> **What this task involves**:
Search the material for the string "bending", then report how many lines hold it, with no other text.
────
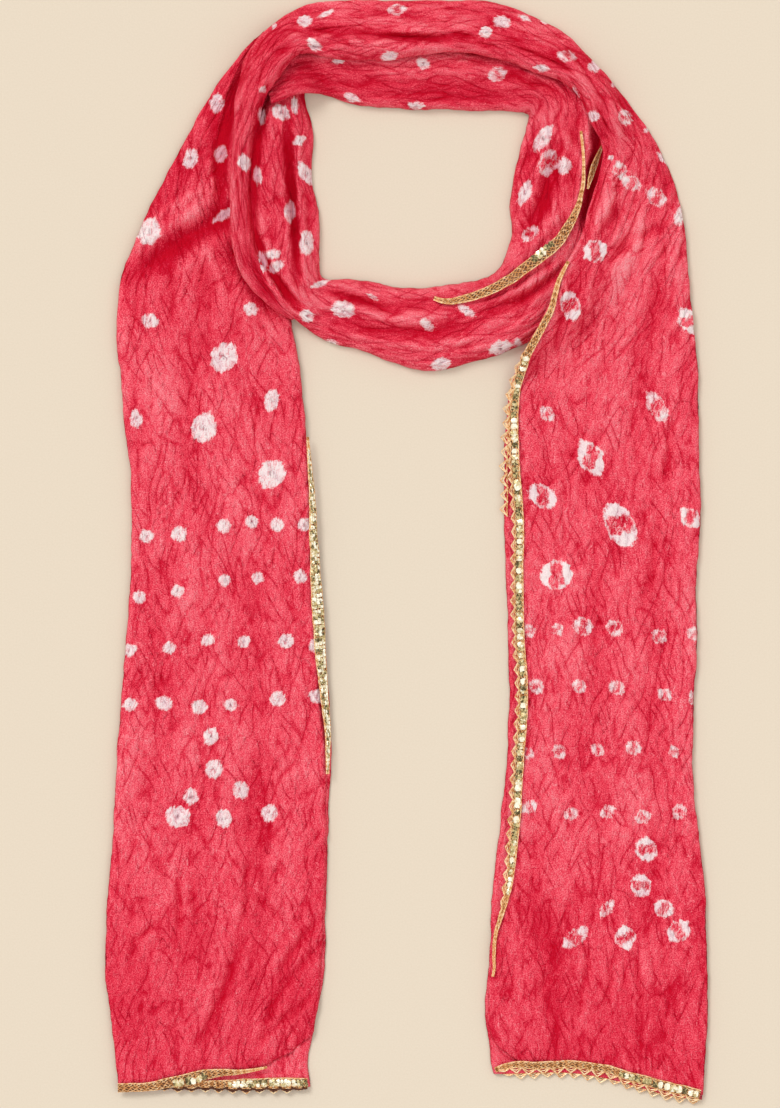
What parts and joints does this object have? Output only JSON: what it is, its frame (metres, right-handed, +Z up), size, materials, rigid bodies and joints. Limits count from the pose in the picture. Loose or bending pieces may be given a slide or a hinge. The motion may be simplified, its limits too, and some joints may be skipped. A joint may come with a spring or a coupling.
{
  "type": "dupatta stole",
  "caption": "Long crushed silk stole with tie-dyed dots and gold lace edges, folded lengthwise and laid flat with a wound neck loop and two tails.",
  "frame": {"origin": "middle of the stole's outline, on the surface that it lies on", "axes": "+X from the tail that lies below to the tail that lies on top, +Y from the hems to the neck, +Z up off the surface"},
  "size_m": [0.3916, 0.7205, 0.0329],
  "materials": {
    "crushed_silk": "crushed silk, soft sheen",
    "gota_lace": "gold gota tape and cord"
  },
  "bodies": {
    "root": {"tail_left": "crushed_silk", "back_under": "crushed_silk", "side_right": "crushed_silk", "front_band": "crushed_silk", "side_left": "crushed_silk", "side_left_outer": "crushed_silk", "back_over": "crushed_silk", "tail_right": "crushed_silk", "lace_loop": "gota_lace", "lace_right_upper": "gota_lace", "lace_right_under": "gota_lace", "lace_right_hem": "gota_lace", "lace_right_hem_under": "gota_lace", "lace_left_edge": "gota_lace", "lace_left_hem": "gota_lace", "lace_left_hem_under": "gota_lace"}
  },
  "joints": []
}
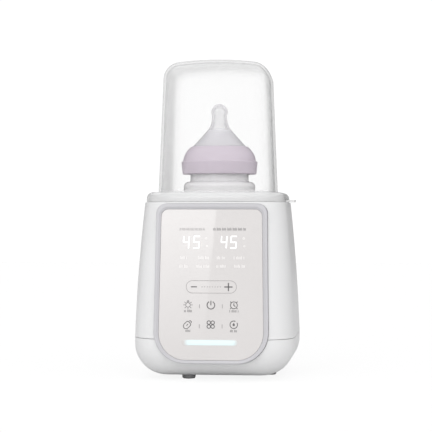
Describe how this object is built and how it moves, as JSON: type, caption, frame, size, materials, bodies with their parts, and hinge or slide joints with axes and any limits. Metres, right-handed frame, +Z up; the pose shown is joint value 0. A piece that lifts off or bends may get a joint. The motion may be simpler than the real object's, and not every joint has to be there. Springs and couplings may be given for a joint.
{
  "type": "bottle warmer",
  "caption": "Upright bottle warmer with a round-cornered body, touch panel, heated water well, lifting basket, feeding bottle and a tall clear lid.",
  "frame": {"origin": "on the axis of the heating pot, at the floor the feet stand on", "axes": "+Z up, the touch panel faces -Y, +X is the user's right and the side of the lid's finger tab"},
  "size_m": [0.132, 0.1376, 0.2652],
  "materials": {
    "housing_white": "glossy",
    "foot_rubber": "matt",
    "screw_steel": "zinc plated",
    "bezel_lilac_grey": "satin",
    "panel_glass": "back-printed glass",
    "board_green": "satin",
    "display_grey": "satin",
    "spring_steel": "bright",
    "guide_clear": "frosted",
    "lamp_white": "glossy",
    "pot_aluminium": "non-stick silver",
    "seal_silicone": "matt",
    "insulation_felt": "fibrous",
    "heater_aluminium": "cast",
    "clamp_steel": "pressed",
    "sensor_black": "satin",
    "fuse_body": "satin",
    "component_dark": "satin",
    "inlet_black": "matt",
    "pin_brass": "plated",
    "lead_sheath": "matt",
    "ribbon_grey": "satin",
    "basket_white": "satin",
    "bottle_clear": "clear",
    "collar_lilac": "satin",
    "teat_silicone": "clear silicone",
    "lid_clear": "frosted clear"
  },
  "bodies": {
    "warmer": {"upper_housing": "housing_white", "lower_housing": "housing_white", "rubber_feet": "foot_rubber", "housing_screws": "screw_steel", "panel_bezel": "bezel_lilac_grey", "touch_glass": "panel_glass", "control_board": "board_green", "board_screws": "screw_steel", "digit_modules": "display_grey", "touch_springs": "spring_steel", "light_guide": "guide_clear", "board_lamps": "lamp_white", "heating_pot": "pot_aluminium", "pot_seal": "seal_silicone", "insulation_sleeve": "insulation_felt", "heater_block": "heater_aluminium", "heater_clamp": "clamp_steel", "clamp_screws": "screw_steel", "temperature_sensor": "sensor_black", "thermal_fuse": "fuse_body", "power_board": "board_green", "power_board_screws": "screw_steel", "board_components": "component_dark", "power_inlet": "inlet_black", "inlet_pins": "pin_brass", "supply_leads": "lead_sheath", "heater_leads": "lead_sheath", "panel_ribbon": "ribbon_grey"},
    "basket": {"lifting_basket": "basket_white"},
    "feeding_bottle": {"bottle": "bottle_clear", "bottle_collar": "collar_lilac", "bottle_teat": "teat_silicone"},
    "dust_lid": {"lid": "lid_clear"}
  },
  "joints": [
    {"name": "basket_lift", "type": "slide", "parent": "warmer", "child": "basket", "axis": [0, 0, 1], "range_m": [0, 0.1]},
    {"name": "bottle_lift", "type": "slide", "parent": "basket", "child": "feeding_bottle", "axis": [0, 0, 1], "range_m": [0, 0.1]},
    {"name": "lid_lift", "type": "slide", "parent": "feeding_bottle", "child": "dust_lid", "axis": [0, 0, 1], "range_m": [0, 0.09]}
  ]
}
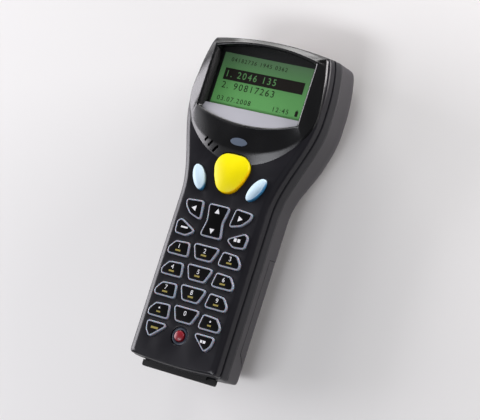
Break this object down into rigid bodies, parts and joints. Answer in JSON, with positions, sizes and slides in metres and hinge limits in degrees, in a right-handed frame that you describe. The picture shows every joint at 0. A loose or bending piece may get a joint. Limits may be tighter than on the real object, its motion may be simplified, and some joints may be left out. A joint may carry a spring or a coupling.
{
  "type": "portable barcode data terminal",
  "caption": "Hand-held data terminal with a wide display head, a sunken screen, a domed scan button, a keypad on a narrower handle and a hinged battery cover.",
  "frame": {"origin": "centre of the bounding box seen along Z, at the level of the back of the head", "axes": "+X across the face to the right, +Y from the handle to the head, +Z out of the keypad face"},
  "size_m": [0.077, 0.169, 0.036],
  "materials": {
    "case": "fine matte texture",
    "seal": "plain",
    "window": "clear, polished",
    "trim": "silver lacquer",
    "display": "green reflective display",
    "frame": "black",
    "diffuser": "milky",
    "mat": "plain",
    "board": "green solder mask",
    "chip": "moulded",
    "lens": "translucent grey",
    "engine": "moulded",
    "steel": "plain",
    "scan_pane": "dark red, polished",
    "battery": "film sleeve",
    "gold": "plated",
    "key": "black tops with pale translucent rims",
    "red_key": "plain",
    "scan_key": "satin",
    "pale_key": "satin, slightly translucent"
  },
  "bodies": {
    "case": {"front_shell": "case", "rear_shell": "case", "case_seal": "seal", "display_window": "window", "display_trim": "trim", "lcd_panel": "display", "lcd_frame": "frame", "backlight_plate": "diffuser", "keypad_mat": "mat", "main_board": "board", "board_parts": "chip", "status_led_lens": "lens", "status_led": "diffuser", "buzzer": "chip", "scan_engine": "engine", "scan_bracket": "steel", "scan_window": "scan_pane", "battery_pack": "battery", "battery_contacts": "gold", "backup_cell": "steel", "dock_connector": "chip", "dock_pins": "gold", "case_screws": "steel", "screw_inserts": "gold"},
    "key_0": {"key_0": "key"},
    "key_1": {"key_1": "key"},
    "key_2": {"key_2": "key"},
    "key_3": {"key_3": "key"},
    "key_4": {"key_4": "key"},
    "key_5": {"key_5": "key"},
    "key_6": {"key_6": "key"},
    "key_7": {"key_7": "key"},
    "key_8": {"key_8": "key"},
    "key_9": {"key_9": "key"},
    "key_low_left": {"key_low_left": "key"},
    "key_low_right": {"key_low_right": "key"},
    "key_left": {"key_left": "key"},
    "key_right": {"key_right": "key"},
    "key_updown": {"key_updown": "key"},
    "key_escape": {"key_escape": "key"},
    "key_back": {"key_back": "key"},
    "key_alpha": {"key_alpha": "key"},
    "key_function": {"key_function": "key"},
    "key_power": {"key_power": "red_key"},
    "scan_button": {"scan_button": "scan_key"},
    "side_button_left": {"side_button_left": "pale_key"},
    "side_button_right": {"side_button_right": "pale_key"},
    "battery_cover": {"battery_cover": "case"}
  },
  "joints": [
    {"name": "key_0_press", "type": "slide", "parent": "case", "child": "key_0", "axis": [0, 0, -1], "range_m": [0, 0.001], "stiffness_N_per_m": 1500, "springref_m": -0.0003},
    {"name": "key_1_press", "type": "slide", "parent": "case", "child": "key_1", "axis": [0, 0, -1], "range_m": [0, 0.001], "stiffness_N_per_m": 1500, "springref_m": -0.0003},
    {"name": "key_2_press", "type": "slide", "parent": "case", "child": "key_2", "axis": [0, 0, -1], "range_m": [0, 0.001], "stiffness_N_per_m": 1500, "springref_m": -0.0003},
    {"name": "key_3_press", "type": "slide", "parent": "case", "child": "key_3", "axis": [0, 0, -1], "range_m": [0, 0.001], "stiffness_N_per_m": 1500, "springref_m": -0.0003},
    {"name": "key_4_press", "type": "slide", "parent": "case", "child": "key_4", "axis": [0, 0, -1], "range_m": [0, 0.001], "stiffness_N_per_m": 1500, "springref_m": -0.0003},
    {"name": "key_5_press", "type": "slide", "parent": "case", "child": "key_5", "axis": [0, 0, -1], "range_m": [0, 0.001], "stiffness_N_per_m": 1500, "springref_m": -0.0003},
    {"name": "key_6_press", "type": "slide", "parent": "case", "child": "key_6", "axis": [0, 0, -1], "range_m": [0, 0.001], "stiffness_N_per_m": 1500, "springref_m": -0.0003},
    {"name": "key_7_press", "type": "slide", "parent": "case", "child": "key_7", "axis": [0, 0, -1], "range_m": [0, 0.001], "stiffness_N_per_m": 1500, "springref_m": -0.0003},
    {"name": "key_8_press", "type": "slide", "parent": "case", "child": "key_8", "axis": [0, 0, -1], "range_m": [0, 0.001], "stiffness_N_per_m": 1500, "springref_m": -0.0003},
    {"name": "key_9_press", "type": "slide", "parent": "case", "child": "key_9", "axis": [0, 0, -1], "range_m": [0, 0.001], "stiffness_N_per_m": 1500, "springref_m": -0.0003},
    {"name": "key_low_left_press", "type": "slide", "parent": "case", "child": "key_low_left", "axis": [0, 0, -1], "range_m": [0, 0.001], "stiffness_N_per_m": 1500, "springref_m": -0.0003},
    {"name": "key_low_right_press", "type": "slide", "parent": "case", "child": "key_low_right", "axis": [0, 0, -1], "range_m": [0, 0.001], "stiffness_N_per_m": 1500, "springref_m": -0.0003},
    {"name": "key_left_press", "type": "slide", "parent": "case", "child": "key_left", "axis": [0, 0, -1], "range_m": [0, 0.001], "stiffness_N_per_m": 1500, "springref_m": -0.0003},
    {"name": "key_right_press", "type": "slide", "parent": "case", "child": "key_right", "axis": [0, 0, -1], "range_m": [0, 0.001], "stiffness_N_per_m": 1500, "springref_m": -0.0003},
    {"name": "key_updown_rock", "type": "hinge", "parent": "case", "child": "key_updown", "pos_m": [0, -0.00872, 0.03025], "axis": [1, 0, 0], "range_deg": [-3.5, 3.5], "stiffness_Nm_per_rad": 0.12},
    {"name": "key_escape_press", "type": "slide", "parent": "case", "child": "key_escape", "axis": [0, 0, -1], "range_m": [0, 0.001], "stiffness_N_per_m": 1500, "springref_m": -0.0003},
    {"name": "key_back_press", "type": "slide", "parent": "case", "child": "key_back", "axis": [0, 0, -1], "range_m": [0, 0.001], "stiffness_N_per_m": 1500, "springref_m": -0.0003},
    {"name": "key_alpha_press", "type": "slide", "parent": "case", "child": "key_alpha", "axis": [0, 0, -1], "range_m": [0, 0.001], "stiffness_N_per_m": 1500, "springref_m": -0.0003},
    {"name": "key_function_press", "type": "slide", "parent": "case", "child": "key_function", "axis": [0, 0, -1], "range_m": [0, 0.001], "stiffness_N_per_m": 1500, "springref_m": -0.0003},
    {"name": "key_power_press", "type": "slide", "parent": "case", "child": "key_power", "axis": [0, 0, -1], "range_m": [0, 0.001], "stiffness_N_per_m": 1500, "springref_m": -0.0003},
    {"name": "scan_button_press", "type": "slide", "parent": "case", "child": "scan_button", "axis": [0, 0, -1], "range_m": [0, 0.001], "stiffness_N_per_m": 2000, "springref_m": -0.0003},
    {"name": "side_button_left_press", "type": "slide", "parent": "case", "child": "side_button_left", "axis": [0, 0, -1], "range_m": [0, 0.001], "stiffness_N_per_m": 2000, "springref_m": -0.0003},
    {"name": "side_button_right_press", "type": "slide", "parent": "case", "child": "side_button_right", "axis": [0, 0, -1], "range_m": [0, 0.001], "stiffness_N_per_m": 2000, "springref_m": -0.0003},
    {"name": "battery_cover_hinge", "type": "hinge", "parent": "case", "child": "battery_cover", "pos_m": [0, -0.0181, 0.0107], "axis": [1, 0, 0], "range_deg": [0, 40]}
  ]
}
────
> **Exercise solution**:
2